13 And Mordecai told them to answer Esther: “Do not think in your heart that you will escape in the king’s palace any more than all the other Jews. 14 For if you remain completely silent at this time, relief and deliverance will arise for the Jews from another place, but you and your father’s house will perish. Yet who knows whether you have come to the kingdom for such a time as this?” (Esther 4:13–14, NKJV)

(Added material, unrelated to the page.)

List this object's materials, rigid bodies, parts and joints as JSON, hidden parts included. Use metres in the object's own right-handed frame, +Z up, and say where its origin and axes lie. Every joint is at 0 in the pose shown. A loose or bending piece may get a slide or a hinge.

We are tempted to think that keeping silent in the face of trouble (when we have the ability and opportunity to speak up and to act in the name of truth and righteousness) is the right thing to do. More times than not, trouble finds us anyway. And so, let us rather trust God to work out His purposes through our obedient faith. By faithfully obeying the Lord, “it is God who works in you both to will and to do for His good pleasure” (Phil. 2:12-13). God providentially fulfills His purposes. Let us be like Esther, and speak up for the innocent and the righteous, also standing against the wicked who try to destroy the people of God. Truth and righteousness will prevail in this world of sin. Victory is assured in Jesus Christ (1 Cor. 15:57). God’s will is that you stand up for Christ, His truth and His people. “Who knows whether you have come to the kingdom for such a time as this?” Well, God knows. What will you do, knowing this to be true?
Now to Him who is able to do exceedingly abundantly above all that we ask or think, according to the power that works in us… (Ephesians 3:20, NKJV)

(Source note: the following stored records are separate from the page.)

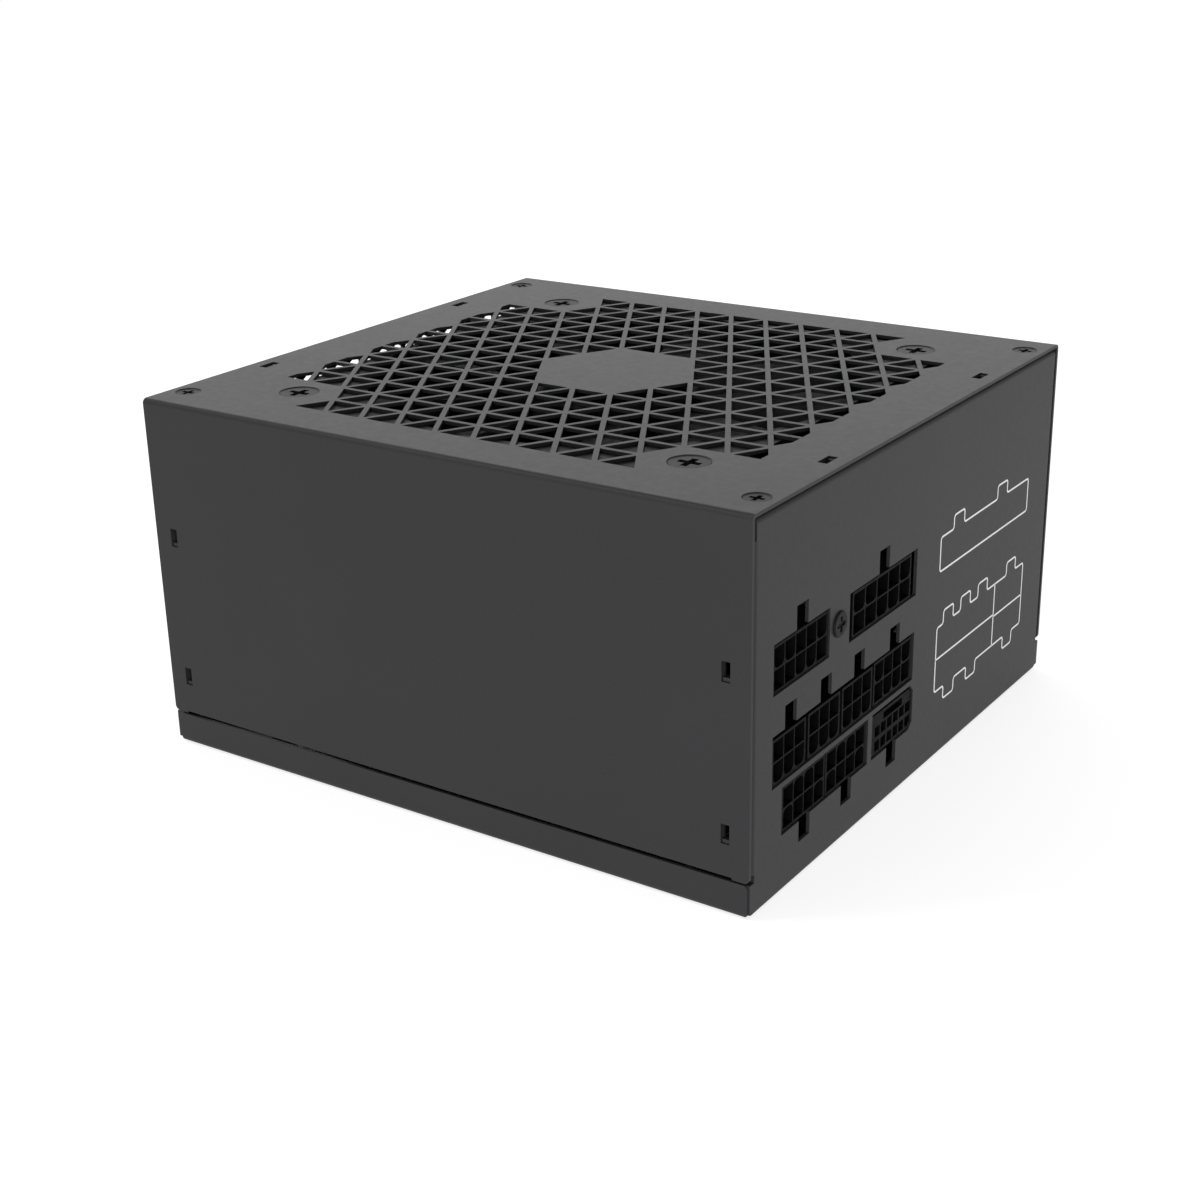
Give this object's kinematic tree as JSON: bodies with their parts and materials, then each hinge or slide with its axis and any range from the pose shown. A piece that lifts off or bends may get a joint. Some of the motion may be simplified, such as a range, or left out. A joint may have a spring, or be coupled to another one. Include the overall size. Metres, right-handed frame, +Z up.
{
  "type": "power supply unit",
  "caption": "Modular ATX power supply: folded steel case with a triangle-lattice fan grille on top, modular sockets at one end, mains inlet and rocker switch at the other.",
  "frame": {"origin": "centre of the underside of the case", "axes": "+Z up, through the fan grille; -Y out of the modular socket panel; +Y out of the mains inlet panel; X across the 150 mm width"},
  "size_m": [0.15, 0.1641, 0.086],
  "materials": {
    "case_steel": "fine satin powder coat, dark grey",
    "black_screw": "black zinc, semi-gloss",
    "zinc_steel": "zinc plated",
    "black_plastic": "fine moulded black nylon",
    "fan_plastic": "satin black fan plastic",
    "contact_metal": "tin and gold flashed contacts",
    "copper": "enamelled copper wire",
    "bare_aluminium": "extruded, as drawn",
    "ferrite": "sintered, matt",
    "core_green": "coated ring core",
    "core_steel": "stacked laminations",
    "board": "solder mask over glass laminate",
    "can_sleeve": "shrunk sleeve",
    "yellow_tape": "polyester tape",
    "insulation": "clear film",
    "lead_sleeve": "smooth insulation",
    "earth_sleeve": "smooth green and yellow insulation"
  },
  "bodies": {
    "chassis": {"top_cover": "case_steel", "fan_grille": "case_steel", "base_tray": "case_steel", "modular_panel": "case_steel", "cover_screws": "black_screw", "fan_screws": "black_screw", "panel_screws": "black_screw", "board_screws": "zinc_steel", "board_standoffs": "zinc_steel", "panel_pillar": "zinc_steel", "ac_inlet": "black_plastic", "switch_body": "black_plastic", "socket_10": "black_plastic", "socket_10_wide": "black_plastic", "sockets_6": "black_plastic", "sockets_8": "black_plastic", "socket_12v": "black_plastic", "fan_plug": "black_plastic", "relay": "black_plastic", "bridge_rectifier": "black_plastic", "primary_transistors": "black_plastic", "secondary_transistors": "black_plastic", "fan_frame": "fan_plastic", "inlet_blades": "contact_metal", "switch_terminals": "contact_metal", "socket_pins": "contact_metal", "fan_bearing": "contact_metal", "fan_windings": "copper", "filter_choke_windings": "copper", "boost_choke_winding": "copper", "busbars": "copper", "primary_heatsink": "bare_aluminium", "secondary_heatsink": "bare_aluminium", "solid_capacitors": "bare_aluminium", "transformer_cores": "ferrite", "resonant_inductor_core": "ferrite", "converter_chokes": "ferrite", "filter_choke_cores": "core_green", "boost_choke_core": "core_green", "fan_stator": "core_steel", "main_board": "board", "modular_board": "board", "filter_board": "board", "converter_boards": "board", "control_board": "board", "fan_circuit_board": "board", "bulk_capacitor": "can_sleeve", "output_capacitors": "can_sleeve", "transformer_windings": "yellow_tape", "resonant_inductor_winding": "yellow_tape", "filter_capacitors": "yellow_tape", "resonant_capacitors": "yellow_tape", "insulation_sheet": "insulation", "mains_leads": "lead_sleeve", "fan_lead": "lead_sleeve", "earth_lead": "earth_sleeve"},
    "fan_rotor": {"fan_impeller": "fan_plastic", "fan_shaft": "zinc_steel", "rotor_magnet": "ferrite"},
    "power_rocker": {"rocker_button": "black_plastic"}
  },
  "joints": [
    {"name": "fan_spin", "type": "hinge", "parent": "chassis", "child": "fan_rotor", "pos_m": [0, 0, 0.07], "axis": [0, 0, 1], "continuous": true},
    {"name": "rocker_tilt", "type": "hinge", "parent": "chassis", "child": "power_rocker", "pos_m": [0.006, 0.0793, 0.04], "axis": [1, 0, 0], "range_deg": [-20, 0]}
  ]
}
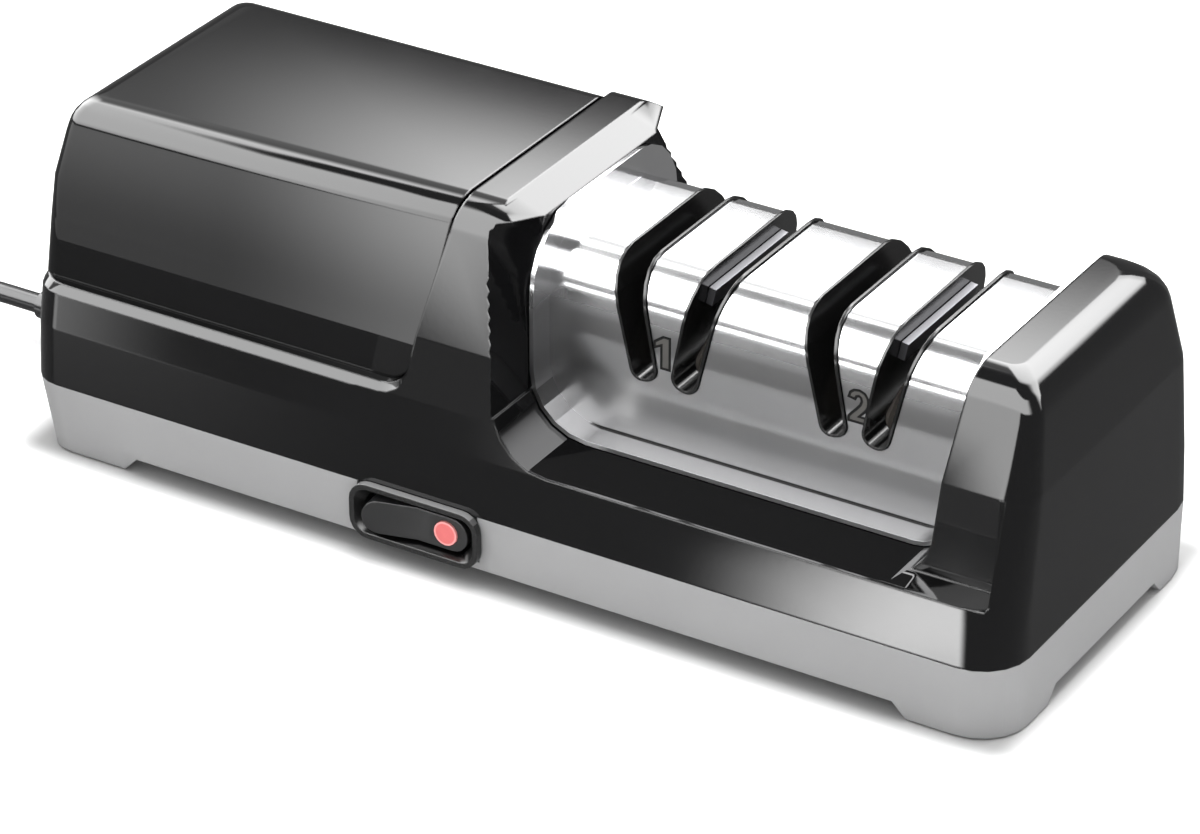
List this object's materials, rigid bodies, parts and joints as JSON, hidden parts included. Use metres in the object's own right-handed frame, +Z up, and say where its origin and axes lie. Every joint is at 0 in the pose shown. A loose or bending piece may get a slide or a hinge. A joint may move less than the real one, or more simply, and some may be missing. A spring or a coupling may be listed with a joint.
{
  "type": "electric knife sharpener",
  "caption": "Countertop electric knife sharpener with slotted guides for coarse and fine grinding wheels, a lighted rocker switch and a mains cord.",
  "frame": {"origin": "on the table, under the middle of the body with its switch", "axes": "+X along the length towards the fine stage, -Y towards the user at the switch, +Z up"},
  "size_m": [0.3556, 0.1389, 0.0802],
  "materials": {
    "housing": "high gloss moulded black",
    "base": "satin moulded grey",
    "guide_steel": "polished sheet steel",
    "dark_plastic": "moulded black",
    "pads": "soft black rubber",
    "lamp": "clear salmon red",
    "magnets": "sintered dark grey",
    "carbon": "pressed carbon",
    "zinc_steel": "bright zinc plated",
    "brass": "plain sintered or drawn",
    "abrasive": "bonded abrasive grain on a steel disc",
    "circuit_board": "green lacquered board",
    "cord_rubber": "dark grey flexible vinyl"
  },
  "bodies": {
    "housing": {"base_housing": "base", "foot_pad_front_left": "pads", "foot_pad_front_right": "pads", "foot_pad_rear_left": "pads", "foot_pad_rear_right": "pads", "main_housing": "housing", "motor_cover": "housing", "guide_cover": "guide_steel", "slot_liner_coarse_left": "dark_plastic", "slot_liner_coarse_right": "dark_plastic", "slot_liner_fine_left": "dark_plastic", "slot_liner_fine_right": "dark_plastic", "magnet_bar_coarse_left": "magnets", "magnet_bar_coarse_right": "magnets", "magnet_bar_fine_left": "magnets", "magnet_bar_fine_right": "magnets", "switch_frame": "dark_plastic", "motor_can": "zinc_steel", "motor_end_bell": "dark_plastic", "motor_magnet_front": "magnets", "motor_magnet_rear": "magnets", "brush_front": "carbon", "brush_rear": "carbon", "motor_bush_left": "brass", "motor_bush_right": "brass", "shaft_bush_middle": "brass", "shaft_bush_right": "brass", "motor_supply_board": "circuit_board", "cord_strain_relief": "cord_rubber", "mains_cord": "cord_rubber", "mains_cord_coil": "cord_rubber", "plug_body": "cord_rubber", "plug_blade_left": "brass", "plug_blade_right": "brass"},
    "rocker": {"switch_rocker": "dark_plastic", "lamp_lens": "lamp"},
    "drive_line": {"motor_shaft": "zinc_steel", "rotor_core": "zinc_steel", "commutator": "brass", "cooling_fan": "dark_plastic", "shaft_coupling": "brass", "drive_shaft": "zinc_steel", "spring_collar_coarse": "zinc_steel", "spring_collar_fine": "zinc_steel", "drive_pin_coarse_left": "zinc_steel", "drive_pin_coarse_right": "zinc_steel", "drive_pin_fine_left": "zinc_steel", "drive_pin_fine_right": "zinc_steel", "wheel_spring_coarse_left": "zinc_steel", "wheel_spring_coarse_right": "zinc_steel", "wheel_spring_fine_left": "zinc_steel", "wheel_spring_fine_right": "zinc_steel"},
    "coarse_left_wheel": {"wheel_coarse_left": "abrasive"},
    "coarse_right_wheel": {"wheel_coarse_right": "abrasive"},
    "fine_left_wheel": {"wheel_fine_left": "abrasive"},
    "fine_right_wheel": {"wheel_fine_right": "abrasive"}
  },
  "joints": [
    {"name": "rocker_tilt", "type": "hinge", "parent": "housing", "child": "rocker", "pos_m": [-0.0182, -0.04229, 0.01075], "axis": [0, 0, 1], "range_deg": [-14, 0]},
    {"name": "drive_spin", "type": "hinge", "parent": "housing", "child": "drive_line", "pos_m": [0, 0.00177, 0.038], "axis": [1, 0, 0], "continuous": true},
    {"name": "coarse_left_wheel_slide", "type": "slide", "parent": "drive_line", "child": "coarse_left_wheel", "axis": [1, 0, 0], "range_m": [0, 0.0007], "stiffness_N_per_m": 1000, "springref_m": -0.001, "deforming": ["wheel_spring_coarse_left"]},
    {"name": "coarse_right_wheel_slide", "type": "slide", "parent": "drive_line", "child": "coarse_right_wheel", "axis": [-1, 0, 0], "range_m": [0, 0.0007], "stiffness_N_per_m": 1000, "springref_m": -0.001, "deforming": ["wheel_spring_coarse_right"]},
    {"name": "fine_left_wheel_slide", "type": "slide", "parent": "drive_line", "child": "fine_left_wheel", "axis": [1, 0, 0], "range_m": [0, 0.0007], "stiffness_N_per_m": 1000, "springref_m": -0.001, "deforming": ["wheel_spring_fine_left"]},
    {"name": "fine_right_wheel_slide", "type": "slide", "parent": "drive_line", "child": "fine_right_wheel", "axis": [-1, 0, 0], "range_m": [0, 0.0007], "stiffness_N_per_m": 1000, "springref_m": -0.001, "deforming": ["wheel_spring_fine_right"]}
  ]
}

Because God is omnipotent, our prayers ought to acknowledge this essential attribute of His deity. Faith in His power should influence how we pray. God can bring to pass whatever He chooses is consistent with His will (1 Jno. 5:14-15). Although God has limited Himself with regard to present-day miracles, He still works providentially. Therefore, let us make sure we pray to God like He is God, not like He is a man. Ask for the things that seem impossible to us, pray for the things that our power alone could never bring to pass. By doing this, we treat God like the God that He is: “able to do exceedingly abundantly above all that we ask or think.”